▸ **Task requirements**
Beginning at the line with "Reconstruct the object", output each line to the end of the listing below exactly, please.

▸ **Listed records**
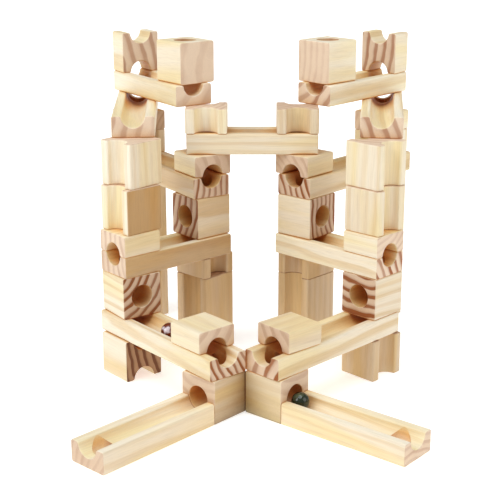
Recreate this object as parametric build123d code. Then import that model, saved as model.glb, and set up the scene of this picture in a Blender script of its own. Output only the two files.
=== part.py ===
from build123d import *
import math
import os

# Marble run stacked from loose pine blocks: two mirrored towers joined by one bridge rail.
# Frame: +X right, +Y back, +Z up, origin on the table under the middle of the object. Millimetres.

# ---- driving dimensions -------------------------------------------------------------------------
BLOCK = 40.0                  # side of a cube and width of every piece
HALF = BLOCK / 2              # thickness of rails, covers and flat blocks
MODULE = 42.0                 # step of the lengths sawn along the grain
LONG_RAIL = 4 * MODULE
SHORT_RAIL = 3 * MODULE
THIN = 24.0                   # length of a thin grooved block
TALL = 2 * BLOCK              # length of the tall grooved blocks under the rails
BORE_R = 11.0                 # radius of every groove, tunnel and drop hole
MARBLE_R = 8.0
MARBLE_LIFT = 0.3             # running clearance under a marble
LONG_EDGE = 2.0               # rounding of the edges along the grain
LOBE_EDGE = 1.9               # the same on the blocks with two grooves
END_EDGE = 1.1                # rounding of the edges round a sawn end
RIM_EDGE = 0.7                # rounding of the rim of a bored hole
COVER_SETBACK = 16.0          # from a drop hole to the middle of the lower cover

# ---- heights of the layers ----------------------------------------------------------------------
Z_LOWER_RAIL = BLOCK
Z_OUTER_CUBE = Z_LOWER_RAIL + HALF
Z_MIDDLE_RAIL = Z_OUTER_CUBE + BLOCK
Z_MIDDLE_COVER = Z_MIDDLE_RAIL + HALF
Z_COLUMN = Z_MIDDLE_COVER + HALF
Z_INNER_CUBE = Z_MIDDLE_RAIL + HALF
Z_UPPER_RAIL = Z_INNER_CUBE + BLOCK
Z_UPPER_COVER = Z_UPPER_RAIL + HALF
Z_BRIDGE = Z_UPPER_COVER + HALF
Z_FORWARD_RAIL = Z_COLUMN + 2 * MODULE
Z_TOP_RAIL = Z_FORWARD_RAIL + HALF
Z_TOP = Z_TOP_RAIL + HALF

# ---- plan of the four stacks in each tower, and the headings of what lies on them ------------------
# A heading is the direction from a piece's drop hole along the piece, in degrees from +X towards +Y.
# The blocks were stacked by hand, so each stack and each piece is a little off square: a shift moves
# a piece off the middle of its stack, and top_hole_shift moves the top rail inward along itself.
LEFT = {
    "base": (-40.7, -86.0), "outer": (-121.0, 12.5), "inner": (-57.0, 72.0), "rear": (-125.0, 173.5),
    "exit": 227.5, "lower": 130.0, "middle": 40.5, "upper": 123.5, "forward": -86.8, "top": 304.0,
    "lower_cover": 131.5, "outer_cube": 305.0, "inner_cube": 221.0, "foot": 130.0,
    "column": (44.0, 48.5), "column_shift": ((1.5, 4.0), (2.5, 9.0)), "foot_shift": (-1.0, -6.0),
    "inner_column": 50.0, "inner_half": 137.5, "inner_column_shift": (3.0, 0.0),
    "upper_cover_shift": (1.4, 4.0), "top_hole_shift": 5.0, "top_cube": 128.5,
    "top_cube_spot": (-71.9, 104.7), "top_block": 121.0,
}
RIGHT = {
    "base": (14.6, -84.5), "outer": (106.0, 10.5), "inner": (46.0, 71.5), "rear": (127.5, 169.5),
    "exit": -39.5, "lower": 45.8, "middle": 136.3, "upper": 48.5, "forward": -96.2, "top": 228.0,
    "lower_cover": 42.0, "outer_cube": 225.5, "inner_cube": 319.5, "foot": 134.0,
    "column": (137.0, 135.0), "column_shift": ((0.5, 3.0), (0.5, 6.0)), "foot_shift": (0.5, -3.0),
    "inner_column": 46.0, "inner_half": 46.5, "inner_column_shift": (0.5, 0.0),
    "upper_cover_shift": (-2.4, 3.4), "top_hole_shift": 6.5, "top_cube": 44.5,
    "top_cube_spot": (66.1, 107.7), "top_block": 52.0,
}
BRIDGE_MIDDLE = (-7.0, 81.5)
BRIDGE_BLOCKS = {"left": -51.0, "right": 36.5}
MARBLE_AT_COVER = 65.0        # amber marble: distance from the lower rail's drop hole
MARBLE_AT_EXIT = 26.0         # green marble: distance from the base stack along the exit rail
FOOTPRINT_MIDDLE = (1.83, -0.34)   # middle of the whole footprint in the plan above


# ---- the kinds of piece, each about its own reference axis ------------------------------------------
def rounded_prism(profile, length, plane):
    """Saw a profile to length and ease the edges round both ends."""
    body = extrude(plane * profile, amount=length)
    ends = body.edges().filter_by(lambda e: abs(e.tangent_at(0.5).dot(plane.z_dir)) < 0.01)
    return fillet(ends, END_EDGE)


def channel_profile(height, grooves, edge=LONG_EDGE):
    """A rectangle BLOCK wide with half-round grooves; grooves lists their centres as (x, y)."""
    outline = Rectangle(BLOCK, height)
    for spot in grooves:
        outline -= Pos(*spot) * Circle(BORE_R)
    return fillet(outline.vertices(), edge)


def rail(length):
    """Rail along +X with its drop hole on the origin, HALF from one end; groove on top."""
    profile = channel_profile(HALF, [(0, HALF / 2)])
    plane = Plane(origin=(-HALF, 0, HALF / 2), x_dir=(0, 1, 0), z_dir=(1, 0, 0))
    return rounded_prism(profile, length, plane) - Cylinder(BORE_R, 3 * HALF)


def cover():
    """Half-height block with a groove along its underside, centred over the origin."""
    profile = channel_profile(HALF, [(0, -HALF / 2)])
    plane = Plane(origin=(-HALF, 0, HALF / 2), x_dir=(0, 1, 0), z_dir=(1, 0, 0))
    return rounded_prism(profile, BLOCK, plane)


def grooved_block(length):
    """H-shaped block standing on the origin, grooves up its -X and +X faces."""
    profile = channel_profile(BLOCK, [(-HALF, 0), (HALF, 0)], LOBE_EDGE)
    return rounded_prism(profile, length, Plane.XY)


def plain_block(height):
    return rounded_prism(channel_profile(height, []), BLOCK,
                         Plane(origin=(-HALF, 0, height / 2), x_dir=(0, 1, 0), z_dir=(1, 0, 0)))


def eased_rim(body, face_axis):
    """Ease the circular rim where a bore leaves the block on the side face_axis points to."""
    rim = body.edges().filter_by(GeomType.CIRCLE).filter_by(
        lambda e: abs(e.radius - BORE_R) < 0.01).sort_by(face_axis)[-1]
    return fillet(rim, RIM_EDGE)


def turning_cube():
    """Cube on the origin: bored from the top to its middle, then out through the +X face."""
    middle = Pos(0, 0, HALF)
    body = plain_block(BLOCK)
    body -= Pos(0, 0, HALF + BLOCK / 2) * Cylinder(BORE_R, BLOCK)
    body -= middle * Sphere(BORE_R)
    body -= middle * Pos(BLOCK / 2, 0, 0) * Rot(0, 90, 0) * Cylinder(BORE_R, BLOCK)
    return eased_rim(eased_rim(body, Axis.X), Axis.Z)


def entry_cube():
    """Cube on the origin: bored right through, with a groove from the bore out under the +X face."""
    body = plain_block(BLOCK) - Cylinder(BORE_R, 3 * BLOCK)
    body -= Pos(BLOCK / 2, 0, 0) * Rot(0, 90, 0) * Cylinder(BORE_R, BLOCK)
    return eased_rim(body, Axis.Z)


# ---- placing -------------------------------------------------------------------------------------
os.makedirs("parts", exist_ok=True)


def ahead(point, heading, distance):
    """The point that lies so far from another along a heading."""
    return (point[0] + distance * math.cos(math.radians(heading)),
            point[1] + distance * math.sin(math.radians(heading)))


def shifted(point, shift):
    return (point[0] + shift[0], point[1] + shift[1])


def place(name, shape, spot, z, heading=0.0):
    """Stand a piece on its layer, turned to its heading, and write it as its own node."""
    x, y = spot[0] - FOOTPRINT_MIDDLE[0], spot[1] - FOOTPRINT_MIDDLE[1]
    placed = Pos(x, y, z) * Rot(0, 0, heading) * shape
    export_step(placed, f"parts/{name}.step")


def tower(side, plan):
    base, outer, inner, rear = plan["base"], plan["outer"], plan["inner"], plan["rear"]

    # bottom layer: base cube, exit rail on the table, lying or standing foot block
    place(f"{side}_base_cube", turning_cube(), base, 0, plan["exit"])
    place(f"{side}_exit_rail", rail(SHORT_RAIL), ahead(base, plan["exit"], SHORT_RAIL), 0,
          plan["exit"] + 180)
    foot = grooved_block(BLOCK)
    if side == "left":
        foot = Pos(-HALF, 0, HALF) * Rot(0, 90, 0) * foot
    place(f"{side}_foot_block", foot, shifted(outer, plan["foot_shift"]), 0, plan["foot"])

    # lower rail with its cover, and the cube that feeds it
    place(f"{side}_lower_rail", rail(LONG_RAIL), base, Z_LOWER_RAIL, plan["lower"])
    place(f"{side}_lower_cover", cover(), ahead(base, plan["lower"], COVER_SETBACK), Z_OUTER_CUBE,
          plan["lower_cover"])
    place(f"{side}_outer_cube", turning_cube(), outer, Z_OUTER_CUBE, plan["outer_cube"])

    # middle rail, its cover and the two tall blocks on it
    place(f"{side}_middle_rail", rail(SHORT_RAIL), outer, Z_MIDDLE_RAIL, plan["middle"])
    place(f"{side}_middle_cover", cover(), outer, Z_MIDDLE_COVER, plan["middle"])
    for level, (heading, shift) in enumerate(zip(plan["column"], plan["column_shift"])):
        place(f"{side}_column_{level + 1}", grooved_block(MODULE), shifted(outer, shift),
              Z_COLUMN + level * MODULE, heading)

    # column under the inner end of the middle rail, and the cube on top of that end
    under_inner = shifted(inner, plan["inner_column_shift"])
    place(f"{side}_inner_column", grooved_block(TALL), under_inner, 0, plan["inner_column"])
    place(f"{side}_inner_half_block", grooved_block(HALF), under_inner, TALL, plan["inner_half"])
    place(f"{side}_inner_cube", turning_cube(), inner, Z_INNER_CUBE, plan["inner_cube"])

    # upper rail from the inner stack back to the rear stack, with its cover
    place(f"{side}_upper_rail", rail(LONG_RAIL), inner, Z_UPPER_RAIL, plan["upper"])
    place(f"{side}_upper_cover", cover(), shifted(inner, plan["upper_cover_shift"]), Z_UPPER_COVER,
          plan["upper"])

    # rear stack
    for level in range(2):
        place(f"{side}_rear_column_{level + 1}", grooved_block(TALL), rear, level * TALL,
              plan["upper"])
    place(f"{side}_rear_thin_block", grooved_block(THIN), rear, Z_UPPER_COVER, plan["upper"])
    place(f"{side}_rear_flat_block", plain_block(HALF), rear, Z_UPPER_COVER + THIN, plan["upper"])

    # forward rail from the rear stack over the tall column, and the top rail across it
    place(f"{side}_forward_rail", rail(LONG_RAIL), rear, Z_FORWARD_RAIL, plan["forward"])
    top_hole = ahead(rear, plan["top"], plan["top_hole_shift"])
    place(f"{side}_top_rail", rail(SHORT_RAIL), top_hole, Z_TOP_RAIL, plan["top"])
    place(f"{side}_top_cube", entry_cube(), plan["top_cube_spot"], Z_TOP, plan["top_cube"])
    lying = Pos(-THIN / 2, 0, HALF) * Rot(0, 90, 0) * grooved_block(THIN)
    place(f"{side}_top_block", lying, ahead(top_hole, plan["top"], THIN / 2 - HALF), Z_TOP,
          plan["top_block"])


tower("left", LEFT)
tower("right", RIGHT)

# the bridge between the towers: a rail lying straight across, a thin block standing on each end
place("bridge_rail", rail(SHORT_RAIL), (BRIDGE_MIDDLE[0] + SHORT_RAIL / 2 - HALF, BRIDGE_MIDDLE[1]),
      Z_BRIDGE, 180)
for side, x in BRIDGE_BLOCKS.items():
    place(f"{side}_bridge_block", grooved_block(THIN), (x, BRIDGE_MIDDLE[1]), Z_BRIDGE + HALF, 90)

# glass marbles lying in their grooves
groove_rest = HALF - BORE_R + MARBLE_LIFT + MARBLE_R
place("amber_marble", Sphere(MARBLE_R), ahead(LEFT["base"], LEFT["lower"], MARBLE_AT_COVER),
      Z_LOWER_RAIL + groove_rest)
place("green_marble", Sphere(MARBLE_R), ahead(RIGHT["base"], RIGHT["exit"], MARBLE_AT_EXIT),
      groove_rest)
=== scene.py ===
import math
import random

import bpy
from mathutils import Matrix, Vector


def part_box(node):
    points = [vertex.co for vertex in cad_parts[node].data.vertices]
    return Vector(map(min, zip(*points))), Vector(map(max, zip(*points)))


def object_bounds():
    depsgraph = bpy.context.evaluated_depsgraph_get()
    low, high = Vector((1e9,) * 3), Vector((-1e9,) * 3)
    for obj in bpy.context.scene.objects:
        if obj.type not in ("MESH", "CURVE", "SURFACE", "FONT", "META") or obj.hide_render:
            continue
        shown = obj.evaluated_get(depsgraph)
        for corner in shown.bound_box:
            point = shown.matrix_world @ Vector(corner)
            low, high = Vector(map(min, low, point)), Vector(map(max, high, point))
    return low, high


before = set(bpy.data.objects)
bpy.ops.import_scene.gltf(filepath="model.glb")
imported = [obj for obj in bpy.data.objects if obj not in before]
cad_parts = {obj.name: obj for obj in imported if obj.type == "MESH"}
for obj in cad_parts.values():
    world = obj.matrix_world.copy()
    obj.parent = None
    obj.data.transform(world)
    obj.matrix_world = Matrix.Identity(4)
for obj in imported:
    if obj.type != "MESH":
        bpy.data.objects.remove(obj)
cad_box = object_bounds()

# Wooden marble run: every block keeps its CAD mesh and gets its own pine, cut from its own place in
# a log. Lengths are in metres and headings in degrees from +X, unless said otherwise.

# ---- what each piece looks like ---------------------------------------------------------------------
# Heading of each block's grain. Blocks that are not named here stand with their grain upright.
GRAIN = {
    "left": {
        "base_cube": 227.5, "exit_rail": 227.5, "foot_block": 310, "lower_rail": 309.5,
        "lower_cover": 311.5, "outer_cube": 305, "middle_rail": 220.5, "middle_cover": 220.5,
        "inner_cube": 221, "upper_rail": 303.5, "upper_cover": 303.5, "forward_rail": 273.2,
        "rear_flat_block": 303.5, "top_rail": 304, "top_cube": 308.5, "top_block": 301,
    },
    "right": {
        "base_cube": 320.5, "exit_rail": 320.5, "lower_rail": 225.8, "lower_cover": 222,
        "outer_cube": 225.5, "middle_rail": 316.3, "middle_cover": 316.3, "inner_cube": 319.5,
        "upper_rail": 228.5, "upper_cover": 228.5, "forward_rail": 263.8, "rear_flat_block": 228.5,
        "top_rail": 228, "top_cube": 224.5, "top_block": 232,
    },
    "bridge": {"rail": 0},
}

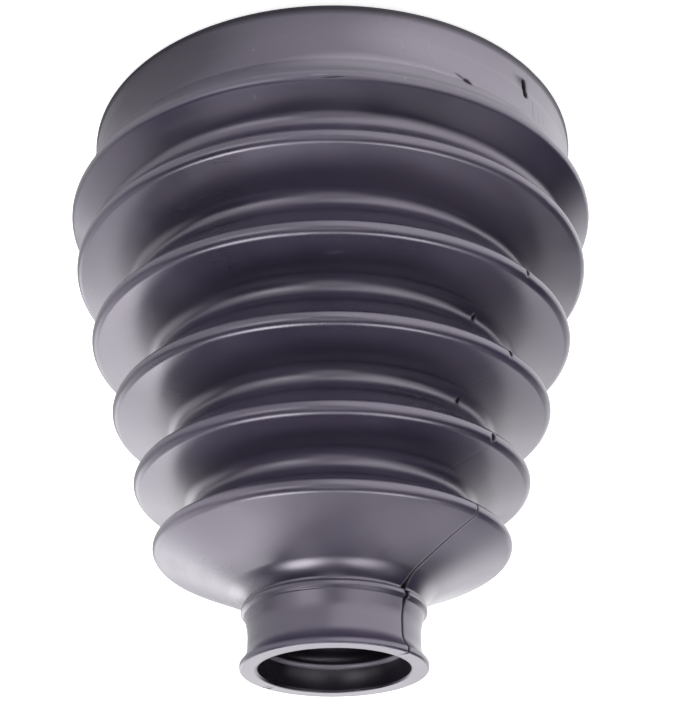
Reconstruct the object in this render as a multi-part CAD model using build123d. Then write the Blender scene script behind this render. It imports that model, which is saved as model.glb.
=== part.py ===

▸ **Reply**
Reconstruct the object in this render as a multi-part CAD model using build123d. Then write the Blender scene script behind this render. It imports that model, which is saved as model.glb.
=== part.py ===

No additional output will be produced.